#### Stored data:
** Start **

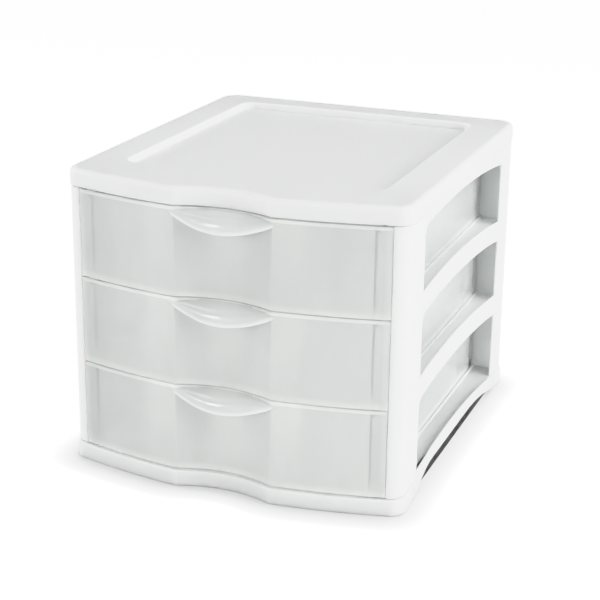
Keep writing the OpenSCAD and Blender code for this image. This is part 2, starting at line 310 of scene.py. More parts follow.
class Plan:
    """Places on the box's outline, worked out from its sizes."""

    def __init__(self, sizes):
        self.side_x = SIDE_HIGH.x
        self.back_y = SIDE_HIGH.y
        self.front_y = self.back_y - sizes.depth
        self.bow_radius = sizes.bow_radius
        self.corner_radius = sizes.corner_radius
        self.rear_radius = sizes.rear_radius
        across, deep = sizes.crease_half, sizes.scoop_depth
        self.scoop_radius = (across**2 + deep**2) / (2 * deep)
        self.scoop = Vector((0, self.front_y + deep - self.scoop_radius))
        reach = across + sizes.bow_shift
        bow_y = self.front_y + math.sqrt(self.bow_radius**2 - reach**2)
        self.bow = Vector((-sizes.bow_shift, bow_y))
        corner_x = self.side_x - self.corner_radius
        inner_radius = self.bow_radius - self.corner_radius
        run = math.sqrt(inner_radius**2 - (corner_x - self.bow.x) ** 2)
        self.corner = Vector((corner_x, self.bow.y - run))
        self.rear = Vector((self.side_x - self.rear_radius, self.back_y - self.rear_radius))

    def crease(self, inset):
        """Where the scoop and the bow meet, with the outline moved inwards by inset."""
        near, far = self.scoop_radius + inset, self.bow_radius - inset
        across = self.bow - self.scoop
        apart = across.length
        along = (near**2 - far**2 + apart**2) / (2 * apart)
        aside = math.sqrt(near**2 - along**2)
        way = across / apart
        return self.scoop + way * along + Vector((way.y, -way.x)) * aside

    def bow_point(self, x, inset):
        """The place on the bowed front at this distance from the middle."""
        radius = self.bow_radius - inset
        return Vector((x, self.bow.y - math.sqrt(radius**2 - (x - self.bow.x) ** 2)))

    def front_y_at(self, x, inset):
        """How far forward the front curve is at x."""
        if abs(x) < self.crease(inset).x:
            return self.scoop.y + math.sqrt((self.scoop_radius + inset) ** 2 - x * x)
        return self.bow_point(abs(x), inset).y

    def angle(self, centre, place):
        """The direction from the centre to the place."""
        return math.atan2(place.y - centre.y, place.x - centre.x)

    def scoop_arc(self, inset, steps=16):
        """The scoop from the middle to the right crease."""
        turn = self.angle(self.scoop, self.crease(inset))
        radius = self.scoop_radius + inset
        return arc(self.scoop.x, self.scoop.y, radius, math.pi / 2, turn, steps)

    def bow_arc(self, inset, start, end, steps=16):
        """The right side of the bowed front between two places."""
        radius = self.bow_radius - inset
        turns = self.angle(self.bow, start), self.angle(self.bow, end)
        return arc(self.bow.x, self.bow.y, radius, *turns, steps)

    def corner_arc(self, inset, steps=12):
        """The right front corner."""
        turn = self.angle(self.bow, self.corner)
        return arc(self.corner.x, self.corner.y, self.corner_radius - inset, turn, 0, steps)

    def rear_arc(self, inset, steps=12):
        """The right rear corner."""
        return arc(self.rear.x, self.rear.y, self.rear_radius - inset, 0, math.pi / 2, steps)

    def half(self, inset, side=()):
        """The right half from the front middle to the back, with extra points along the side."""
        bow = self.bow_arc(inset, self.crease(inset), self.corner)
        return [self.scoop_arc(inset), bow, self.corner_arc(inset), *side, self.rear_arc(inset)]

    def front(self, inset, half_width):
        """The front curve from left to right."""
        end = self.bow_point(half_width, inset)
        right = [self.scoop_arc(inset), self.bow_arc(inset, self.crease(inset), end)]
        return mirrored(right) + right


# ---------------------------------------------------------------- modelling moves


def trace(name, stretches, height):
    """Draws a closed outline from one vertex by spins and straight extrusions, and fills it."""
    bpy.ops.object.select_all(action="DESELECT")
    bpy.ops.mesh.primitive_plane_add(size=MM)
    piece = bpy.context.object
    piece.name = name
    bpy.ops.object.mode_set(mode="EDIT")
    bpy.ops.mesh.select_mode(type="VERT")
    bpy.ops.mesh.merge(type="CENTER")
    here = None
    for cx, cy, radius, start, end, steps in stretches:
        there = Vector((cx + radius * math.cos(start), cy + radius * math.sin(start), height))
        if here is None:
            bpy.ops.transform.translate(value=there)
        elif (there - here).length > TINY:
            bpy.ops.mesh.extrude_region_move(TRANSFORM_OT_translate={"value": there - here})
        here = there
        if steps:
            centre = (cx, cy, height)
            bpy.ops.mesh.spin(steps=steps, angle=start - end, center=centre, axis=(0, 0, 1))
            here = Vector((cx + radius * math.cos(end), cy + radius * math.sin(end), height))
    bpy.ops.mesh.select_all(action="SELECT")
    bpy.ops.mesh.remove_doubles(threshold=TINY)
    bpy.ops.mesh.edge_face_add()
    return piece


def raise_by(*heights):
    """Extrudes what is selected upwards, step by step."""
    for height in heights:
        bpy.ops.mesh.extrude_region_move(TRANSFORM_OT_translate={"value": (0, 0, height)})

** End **

Everything from the first line above up to and including the line that contains "return self.scoop +" should be printed exactly; please print only that.

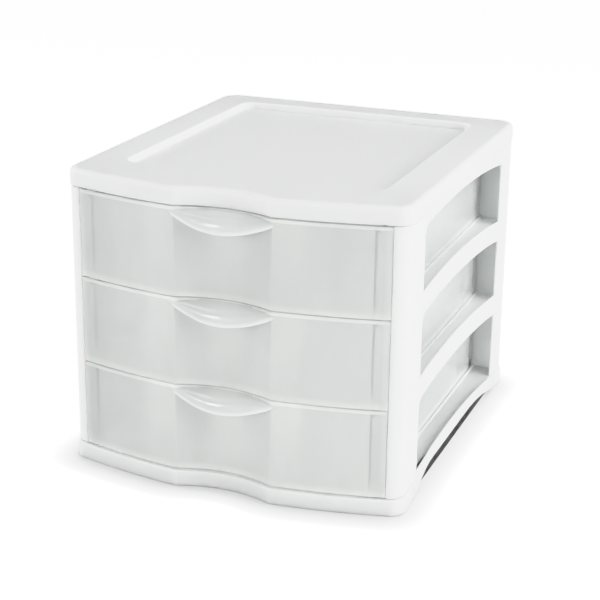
Keep writing the OpenSCAD and Blender code for this image. This is part 2, starting at line 310 of scene.py. More parts follow.
class Plan:
    """Places on the box's outline, worked out from its sizes."""

    def __init__(self, sizes):
        self.side_x = SIDE_HIGH.x
        self.back_y = SIDE_HIGH.y
        self.front_y = self.back_y - sizes.depth
        self.bow_radius = sizes.bow_radius
        self.corner_radius = sizes.corner_radius
        self.rear_radius = sizes.rear_radius
        across, deep = sizes.crease_half, sizes.scoop_depth
        self.scoop_radius = (across**2 + deep**2) / (2 * deep)
        self.scoop = Vector((0, self.front_y + deep - self.scoop_radius))
        reach = across + sizes.bow_shift
        bow_y = self.front_y + math.sqrt(self.bow_radius**2 - reach**2)
        self.bow = Vector((-sizes.bow_shift, bow_y))
        corner_x = self.side_x - self.corner_radius
        inner_radius = self.bow_radius - self.corner_radius
        run = math.sqrt(inner_radius**2 - (corner_x - self.bow.x) ** 2)
        self.corner = Vector((corner_x, self.bow.y - run))
        self.rear = Vector((self.side_x - self.rear_radius, self.back_y - self.rear_radius))

    def crease(self, inset):
        """Where the scoop and the bow meet, with the outline moved inwards by inset."""
        near, far = self.scoop_radius + inset, self.bow_radius - inset
        across = self.bow - self.scoop
        apart = across.length
        along = (near**2 - far**2 + apart**2) / (2 * apart)
        aside = math.sqrt(near**2 - along**2)
        way = across / apart
        return self.scoop + way * along + Vector((way.y, -way.x)) * aside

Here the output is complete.